◆ Records to use:
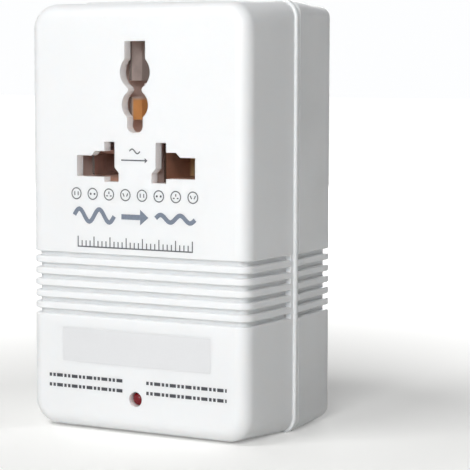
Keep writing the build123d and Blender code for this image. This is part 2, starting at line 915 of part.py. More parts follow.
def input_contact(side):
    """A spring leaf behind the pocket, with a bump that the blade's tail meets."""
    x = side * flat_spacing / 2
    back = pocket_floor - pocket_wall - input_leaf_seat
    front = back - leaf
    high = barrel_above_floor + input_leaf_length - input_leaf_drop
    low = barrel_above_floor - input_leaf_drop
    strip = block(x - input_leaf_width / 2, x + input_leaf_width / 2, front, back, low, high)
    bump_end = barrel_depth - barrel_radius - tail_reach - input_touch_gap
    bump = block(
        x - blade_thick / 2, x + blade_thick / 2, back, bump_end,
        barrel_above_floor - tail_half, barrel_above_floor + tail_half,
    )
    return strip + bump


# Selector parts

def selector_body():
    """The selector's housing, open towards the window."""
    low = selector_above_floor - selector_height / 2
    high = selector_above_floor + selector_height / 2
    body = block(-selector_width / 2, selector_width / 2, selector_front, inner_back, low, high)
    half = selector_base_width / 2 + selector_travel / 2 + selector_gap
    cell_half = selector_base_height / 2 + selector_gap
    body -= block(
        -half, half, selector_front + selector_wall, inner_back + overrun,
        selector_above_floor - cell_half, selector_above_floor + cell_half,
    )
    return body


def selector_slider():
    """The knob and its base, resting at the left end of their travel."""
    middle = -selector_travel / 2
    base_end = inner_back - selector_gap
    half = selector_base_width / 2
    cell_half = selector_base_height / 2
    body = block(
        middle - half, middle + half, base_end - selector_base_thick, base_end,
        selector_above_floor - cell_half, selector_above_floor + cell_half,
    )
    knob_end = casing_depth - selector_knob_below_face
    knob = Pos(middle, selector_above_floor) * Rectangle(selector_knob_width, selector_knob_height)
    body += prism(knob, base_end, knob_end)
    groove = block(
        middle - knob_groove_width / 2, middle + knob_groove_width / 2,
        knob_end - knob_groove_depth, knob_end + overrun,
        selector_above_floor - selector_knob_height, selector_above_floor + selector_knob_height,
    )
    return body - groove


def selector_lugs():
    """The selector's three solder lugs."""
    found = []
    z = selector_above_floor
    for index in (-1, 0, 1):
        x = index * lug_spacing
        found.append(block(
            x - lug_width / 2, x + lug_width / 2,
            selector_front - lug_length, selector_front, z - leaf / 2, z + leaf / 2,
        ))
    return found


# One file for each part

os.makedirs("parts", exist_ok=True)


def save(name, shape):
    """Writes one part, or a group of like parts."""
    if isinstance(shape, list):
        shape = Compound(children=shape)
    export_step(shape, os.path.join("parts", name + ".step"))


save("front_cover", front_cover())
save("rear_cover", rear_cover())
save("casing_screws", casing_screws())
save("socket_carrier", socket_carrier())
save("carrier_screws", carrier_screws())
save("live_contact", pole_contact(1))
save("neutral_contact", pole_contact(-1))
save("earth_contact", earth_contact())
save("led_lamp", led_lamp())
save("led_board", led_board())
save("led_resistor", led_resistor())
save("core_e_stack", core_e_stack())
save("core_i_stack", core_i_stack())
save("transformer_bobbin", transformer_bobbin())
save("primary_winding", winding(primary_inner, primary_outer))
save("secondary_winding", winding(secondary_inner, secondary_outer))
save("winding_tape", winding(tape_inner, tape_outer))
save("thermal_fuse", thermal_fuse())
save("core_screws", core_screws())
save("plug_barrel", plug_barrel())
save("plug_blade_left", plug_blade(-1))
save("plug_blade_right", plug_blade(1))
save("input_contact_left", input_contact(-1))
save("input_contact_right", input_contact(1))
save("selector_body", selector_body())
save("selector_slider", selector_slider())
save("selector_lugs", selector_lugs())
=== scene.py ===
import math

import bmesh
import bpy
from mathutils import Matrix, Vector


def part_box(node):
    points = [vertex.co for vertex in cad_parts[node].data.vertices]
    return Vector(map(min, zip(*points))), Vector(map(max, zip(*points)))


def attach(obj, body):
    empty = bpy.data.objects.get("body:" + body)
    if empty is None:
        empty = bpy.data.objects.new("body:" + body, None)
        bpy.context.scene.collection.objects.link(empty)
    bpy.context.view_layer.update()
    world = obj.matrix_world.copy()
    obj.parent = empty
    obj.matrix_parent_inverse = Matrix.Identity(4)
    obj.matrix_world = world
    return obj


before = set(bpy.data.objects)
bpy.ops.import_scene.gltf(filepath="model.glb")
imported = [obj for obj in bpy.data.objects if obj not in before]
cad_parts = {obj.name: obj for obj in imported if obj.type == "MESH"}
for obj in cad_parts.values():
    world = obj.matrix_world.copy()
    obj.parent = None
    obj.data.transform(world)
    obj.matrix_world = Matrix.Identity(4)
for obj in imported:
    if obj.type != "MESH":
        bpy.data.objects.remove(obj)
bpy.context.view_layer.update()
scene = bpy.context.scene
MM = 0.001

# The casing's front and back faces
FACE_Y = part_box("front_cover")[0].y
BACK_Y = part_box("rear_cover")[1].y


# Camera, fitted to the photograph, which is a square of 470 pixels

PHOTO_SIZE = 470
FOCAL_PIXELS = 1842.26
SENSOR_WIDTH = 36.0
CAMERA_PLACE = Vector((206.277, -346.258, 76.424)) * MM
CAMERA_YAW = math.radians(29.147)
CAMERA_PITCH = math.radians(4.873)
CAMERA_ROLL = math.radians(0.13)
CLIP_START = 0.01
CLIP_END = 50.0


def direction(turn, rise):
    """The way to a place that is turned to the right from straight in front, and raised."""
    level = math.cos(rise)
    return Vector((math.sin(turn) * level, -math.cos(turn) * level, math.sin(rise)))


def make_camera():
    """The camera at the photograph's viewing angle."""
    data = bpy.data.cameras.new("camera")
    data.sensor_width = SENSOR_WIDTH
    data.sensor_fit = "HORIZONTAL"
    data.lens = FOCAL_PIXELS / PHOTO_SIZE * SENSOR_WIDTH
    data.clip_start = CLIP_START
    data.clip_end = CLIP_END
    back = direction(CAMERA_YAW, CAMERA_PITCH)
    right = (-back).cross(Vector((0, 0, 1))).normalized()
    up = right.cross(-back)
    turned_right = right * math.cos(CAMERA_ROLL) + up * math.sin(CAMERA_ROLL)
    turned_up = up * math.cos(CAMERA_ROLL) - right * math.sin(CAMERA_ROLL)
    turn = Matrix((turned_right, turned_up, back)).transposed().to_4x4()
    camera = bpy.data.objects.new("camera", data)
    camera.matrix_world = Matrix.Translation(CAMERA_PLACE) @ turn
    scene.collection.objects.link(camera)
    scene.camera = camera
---
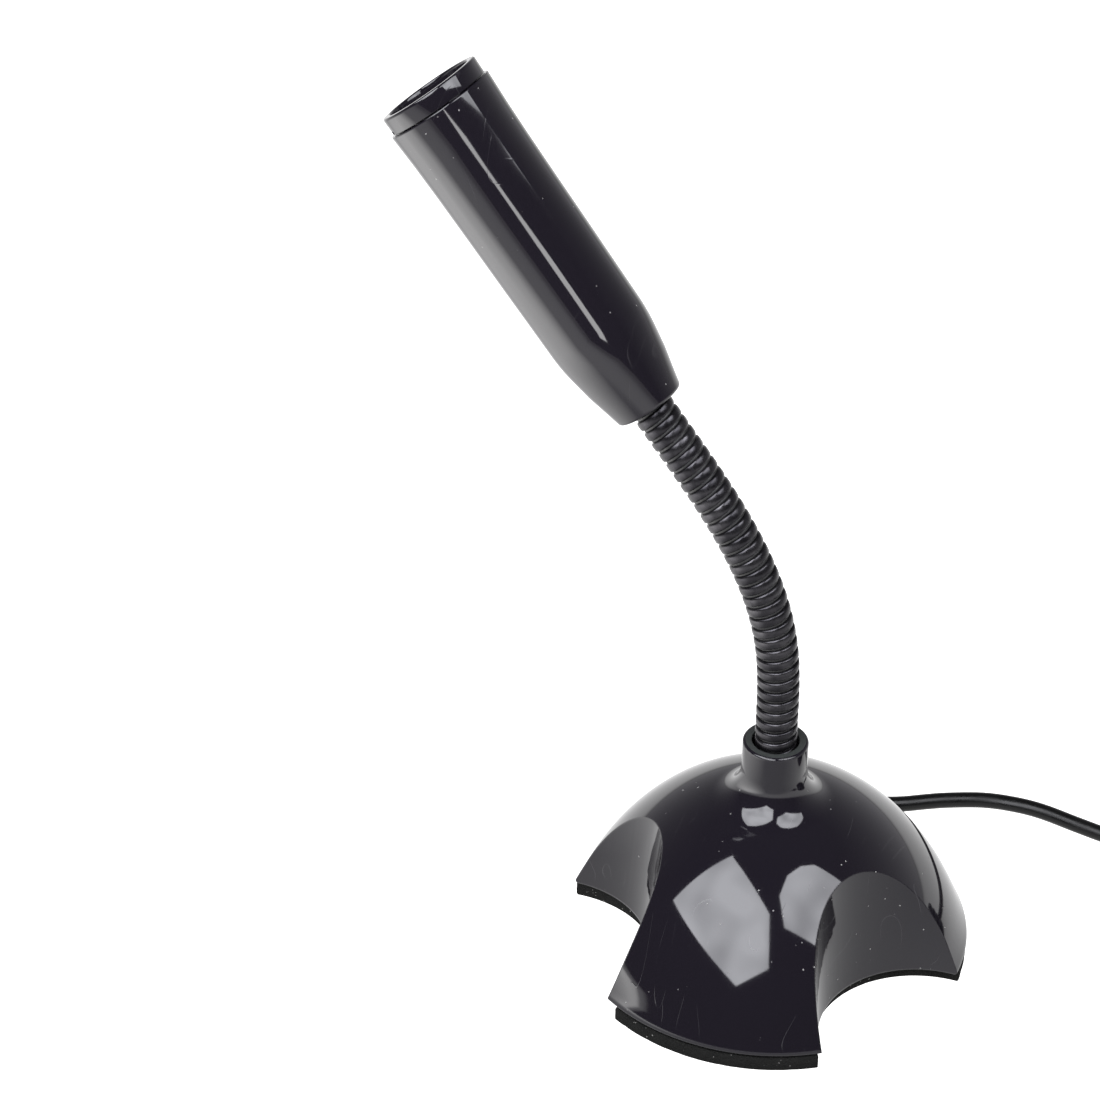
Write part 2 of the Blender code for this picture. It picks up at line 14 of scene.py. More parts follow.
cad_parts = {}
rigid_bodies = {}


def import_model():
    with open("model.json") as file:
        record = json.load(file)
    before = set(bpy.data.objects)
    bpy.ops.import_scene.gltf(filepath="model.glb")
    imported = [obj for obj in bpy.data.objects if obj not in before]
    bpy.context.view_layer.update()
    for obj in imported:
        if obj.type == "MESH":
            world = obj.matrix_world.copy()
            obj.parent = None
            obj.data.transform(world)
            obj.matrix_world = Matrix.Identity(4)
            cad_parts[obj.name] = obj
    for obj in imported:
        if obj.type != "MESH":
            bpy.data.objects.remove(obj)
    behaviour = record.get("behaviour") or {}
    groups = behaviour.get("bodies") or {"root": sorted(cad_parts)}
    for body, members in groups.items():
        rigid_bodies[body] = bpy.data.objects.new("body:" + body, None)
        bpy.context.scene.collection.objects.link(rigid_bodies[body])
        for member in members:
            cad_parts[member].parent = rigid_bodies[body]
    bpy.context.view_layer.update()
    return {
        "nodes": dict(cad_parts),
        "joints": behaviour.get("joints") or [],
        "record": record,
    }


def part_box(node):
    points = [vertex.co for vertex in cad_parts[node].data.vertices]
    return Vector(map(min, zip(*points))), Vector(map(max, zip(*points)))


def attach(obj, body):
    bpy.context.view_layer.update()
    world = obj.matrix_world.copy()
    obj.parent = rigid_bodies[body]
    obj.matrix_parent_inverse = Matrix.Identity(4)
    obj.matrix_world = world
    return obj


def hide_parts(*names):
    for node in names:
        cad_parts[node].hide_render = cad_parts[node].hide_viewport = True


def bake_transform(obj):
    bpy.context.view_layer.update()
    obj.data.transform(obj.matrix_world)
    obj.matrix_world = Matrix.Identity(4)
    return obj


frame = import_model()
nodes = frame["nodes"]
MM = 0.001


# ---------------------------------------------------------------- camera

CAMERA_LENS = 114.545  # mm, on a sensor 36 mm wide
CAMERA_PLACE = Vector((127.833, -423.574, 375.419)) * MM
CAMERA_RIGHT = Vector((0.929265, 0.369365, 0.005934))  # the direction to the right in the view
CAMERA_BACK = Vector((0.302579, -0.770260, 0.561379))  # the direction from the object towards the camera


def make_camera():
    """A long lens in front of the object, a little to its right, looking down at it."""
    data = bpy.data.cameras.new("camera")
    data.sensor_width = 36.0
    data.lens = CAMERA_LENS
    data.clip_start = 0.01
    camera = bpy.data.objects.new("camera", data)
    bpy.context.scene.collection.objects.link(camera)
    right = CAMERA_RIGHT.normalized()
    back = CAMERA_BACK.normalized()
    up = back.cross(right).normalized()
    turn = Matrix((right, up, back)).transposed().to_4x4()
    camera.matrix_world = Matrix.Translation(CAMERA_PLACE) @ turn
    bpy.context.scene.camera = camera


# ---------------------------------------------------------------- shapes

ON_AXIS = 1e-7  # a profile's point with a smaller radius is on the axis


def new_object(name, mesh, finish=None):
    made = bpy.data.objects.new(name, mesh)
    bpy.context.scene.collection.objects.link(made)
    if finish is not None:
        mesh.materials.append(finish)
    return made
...
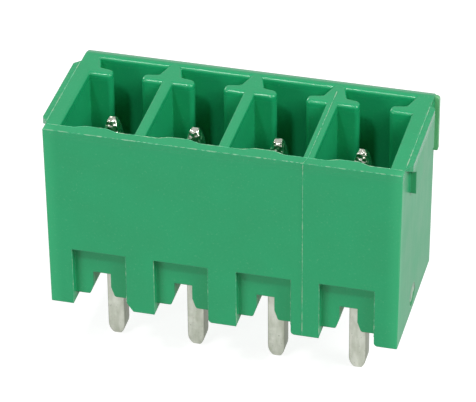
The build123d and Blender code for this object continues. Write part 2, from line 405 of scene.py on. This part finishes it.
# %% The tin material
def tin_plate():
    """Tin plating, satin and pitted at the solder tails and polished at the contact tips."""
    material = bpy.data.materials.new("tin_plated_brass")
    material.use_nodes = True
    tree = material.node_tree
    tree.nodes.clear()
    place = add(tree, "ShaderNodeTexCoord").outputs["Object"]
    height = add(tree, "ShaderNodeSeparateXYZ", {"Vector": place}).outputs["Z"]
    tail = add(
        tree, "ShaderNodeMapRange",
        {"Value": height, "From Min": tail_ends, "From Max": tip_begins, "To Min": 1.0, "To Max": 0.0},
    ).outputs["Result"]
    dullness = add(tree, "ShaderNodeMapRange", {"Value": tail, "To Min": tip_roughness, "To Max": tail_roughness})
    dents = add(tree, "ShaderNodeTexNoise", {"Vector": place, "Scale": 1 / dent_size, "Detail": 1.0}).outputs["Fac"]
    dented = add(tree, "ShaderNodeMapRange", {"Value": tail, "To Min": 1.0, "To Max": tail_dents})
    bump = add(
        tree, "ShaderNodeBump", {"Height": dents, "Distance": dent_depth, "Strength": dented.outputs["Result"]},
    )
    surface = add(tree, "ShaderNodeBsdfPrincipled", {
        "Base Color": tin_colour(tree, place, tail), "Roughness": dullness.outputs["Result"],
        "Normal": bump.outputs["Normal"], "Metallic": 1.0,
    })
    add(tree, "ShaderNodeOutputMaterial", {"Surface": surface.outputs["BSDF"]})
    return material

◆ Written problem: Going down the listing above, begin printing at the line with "The build123d and Blender code for this object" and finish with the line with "return material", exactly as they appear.

◆ Worked solution:
The build123d and Blender code for this object continues. Write part 2, from line 405 of scene.py on. This part finishes it.
# %% The tin material
def tin_plate():
    """Tin plating, satin and pitted at the solder tails and polished at the contact tips."""
    material = bpy.data.materials.new("tin_plated_brass")
    material.use_nodes = True
    tree = material.node_tree
    tree.nodes.clear()
    place = add(tree, "ShaderNodeTexCoord").outputs["Object"]
    height = add(tree, "ShaderNodeSeparateXYZ", {"Vector": place}).outputs["Z"]
    tail = add(
        tree, "ShaderNodeMapRange",
        {"Value": height, "From Min": tail_ends, "From Max": tip_begins, "To Min": 1.0, "To Max": 0.0},
    ).outputs["Result"]
    dullness = add(tree, "ShaderNodeMapRange", {"Value": tail, "To Min": tip_roughness, "To Max": tail_roughness})
    dents = add(tree, "ShaderNodeTexNoise", {"Vector": place, "Scale": 1 / dent_size, "Detail": 1.0}).outputs["Fac"]
    dented = add(tree, "ShaderNodeMapRange", {"Value": tail, "To Min": 1.0, "To Max": tail_dents})
    bump = add(
        tree, "ShaderNodeBump", {"Height": dents, "Distance": dent_depth, "Strength": dented.outputs["Result"]},
    )
    surface = add(tree, "ShaderNodeBsdfPrincipled", {
        "Base Color": tin_colour(tree, place, tail), "Roughness": dullness.outputs["Result"],
        "Normal": bump.outputs["Normal"], "Metallic": 1.0,
    })
    add(tree, "ShaderNodeOutputMaterial", {"Surface": surface.outputs["BSDF"]})
    return material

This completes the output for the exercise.